French regulators fined Google €50 million (equivalent to $57 million) on Monday for violating European Union privacy law. That's not much considering Google's parent company Alphabet reported $33.7 billion in revenue in its most recently reported quarter. But much like the EU's $2.7 billion fine against Google for antitrust in 2017, a record at the time, the fine may be less important than the potential changes to Google's business model that might follow.
The fine is the first of potentially many actions against US tech giants for violations of the EU's sweeping General Data Protection Regulation, which took effect in May 2018. Privacy advocates have lodged complaints against several other companies, ranging from Amazon and Netflix to credit reporting companies like Equifax and Experian. Depending on how EU regulators rule, companies large and small may be forced to change the way they collect and store personal information online. Meanwhile, similar laws in California and Washington state, along with proposed legislation in New Jersey and other states, could force companies to rethink data privacy in the US as well.
The French data privacy authority CNIL ruled that Google violated GDPR because the company hadn't properly gained consent from users to use their data to personalize advertising. Google allows users to opt out of ad personalization, and users must choose to do so. CNIL also ruled that the company makes it too hard for users to find out how their personal information is used and how long that information is stored.
Google hasn't announced whether it will appeal the fine. "People expect high standards of transparency and control from us," a Google spokesperson said in a statement. "We’re deeply committed to meeting those expectations and the consent requirements of the GDPR. We’re studying the decision to determine our next steps."
If Google doesn't appeal, or if it loses the appeal, the company will need to either switch from an opt-out to an opt-in model for ad personalization, or find a legal justification for using personal data without explicit consent.
CNIL launched an investigation into Google last year after receiving complaints from the French advocacy group La Quadrature du Net and the Austrian group NOYB (short for "none of your business").
"We are very pleased that for the first time a European data protection authority is using the possibilities of GDPR to punish clear violations of the law," NOYB founder Max Schrems said in a statement . He added that Google and other large tech companies have "often only superficially adapted their products.
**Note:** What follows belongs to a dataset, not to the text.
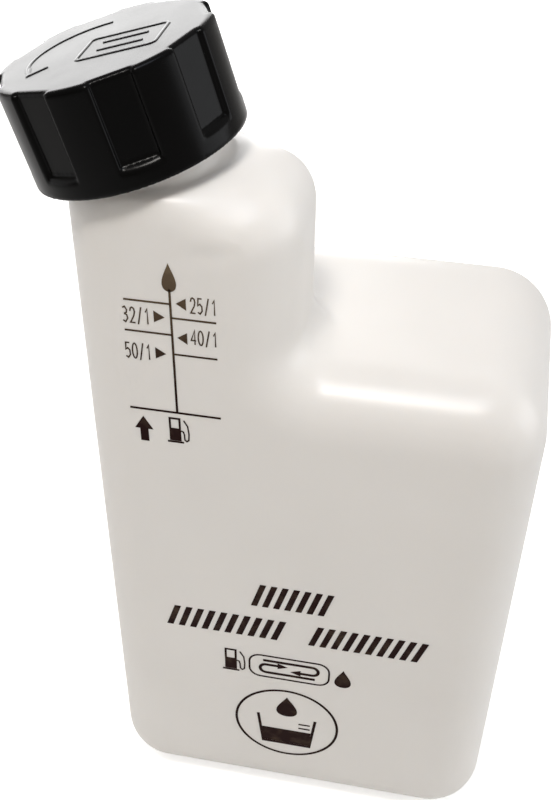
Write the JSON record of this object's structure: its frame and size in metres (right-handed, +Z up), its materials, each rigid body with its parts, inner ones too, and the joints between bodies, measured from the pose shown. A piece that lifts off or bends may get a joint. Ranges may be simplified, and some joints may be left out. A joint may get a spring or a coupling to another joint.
{
  "type": "fuel mixing bottle",
  "caption": "Blow-moulded bottle with a narrow measuring column beside a lower shoulder, and a tilted neck closed by a ribbed black screw cap.",
  "frame": {"origin": "centre of the flat base", "axes": "+Z up; the front with the scale faces -Y; the measuring column and the neck stand at -X"},
  "size_m": [0.1166, 0.072, 0.2176],
  "materials": {
    "bottle_plastic": "satin",
    "cap_plastic": "glossy",
    "liner": "matte"
  },
  "bodies": {
    "bottle": {"bottle": "bottle_plastic"},
    "liner": {"cap_liner": "liner"},
    "cap": {"screw_cap": "cap_plastic"}
  },
  "joints": [
    {"name": "cap_lift", "type": "slide", "parent": "bottle", "child": "liner", "axis": [-0.2924, 0, 0.9563], "range_m": [0, 0.04]},
    {"name": "cap_turn", "type": "hinge", "parent": "liner", "child": "cap", "pos_m": [-0.0377, -0.015, 0.1915], "axis": [-0.2924, 0, 0.9563], "range_deg": [0, 3420]}
  ],
  "couplings": [
    {"joint": "cap_lift", "follows": "cap_turn", "m_per_rad": 0.00066845}
  ]
}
It is important that the authorities make it clear that simply claiming to be compliant is not enough."
But there's still disagreement over what GDPR requires. "There's still a lot of gray," according to Brian Kane, a former Google executive and cofounder of Sourcepoint, a company that makes software that helps companies comply with GDPR.
For example, the GDPR outlines the circumstances under which companies are allowed to use—or "process"—personal information. The law emphasizes obtaining explicit consent from users, but it outlines some circumstances under which consent isn't necessary, such as when a company must gather data to comply with another law, or when it's necessary for a company’s "legitimate interests."
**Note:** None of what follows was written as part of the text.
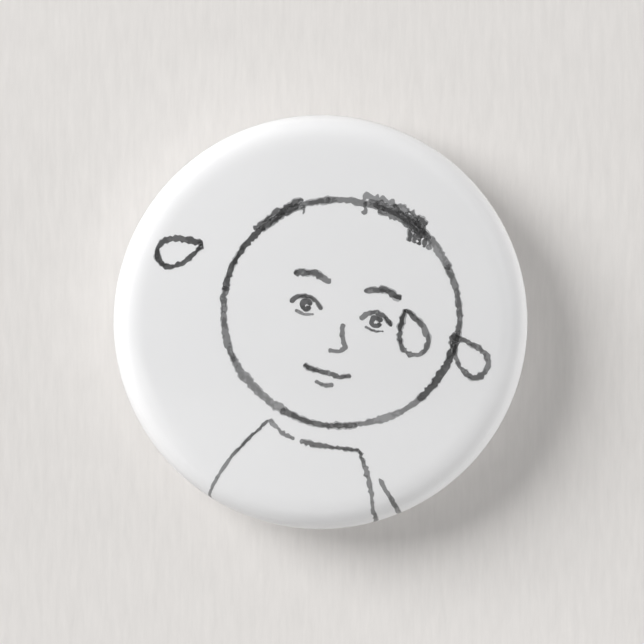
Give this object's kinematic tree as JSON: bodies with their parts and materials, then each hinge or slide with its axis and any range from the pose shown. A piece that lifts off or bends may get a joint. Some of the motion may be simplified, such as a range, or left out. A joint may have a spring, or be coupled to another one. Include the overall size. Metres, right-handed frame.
{
  "type": "button badge",
  "caption": "Round domed pin-back button badge: film-covered printed face on a steel shell, crimped steel back, spring-wire safety pin.",
  "frame": {"origin": "centre of the rear rim plane, where the badge touches the cloth", "axes": "the printed face looks towards -Y, the pin is on the +Y side, +Z is the artwork's top, and the closed pin's point is towards +X"},
  "size_m": [0.032, 0.0046, 0.032],
  "materials": {
    "film": "clear gloss polyester film",
    "printed_paper": "smooth coated white paper with grey pen artwork",
    "tinplate": "satin tinplate, stamped",
    "spring_wire": "nickel-plated drawn spring steel"
  },
  "bodies": {
    "badge": {"film_cover": "film", "printed_disc": "printed_paper", "front_shell": "tinplate", "back_plate": "tinplate", "pin_base": "spring_wire", "pin_coil": "spring_wire"},
    "pin_arm": {"pin_arm": "spring_wire"}
  },
  "joints": [
    {"name": "pin_swing", "type": "hinge", "parent": "badge", "child": "pin_arm", "pos_m": [-0.00845, -0.00204, 0], "axis": [0, 0.9781, 0.2079], "range_deg": [0, 40], "deforming": ["pin_coil"]}
  ]
}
That's led to some uncertainty about when companies actually need consent. This week's Google fine doesn't clear that up, because the company claimed it had user consent, not that it had legitimate interests.
But there are plenty of other cases to clarify GDPR. Last week, NOYB filed another complaint against Google, along with seven other technology companies, including Amazon, Apple, Netflix, and Spotify, over the way their streaming services respond to users’ requests for their own data. Last year, the group Privacy International filed complaints against seven ad-tech, data brokering, and credit monitoring firms, including Equifax, Experian, Oracle, and Quantcast. The complaints brought by Privacy International challenge the use of "legitimate interest" as a legal justification for collecting data.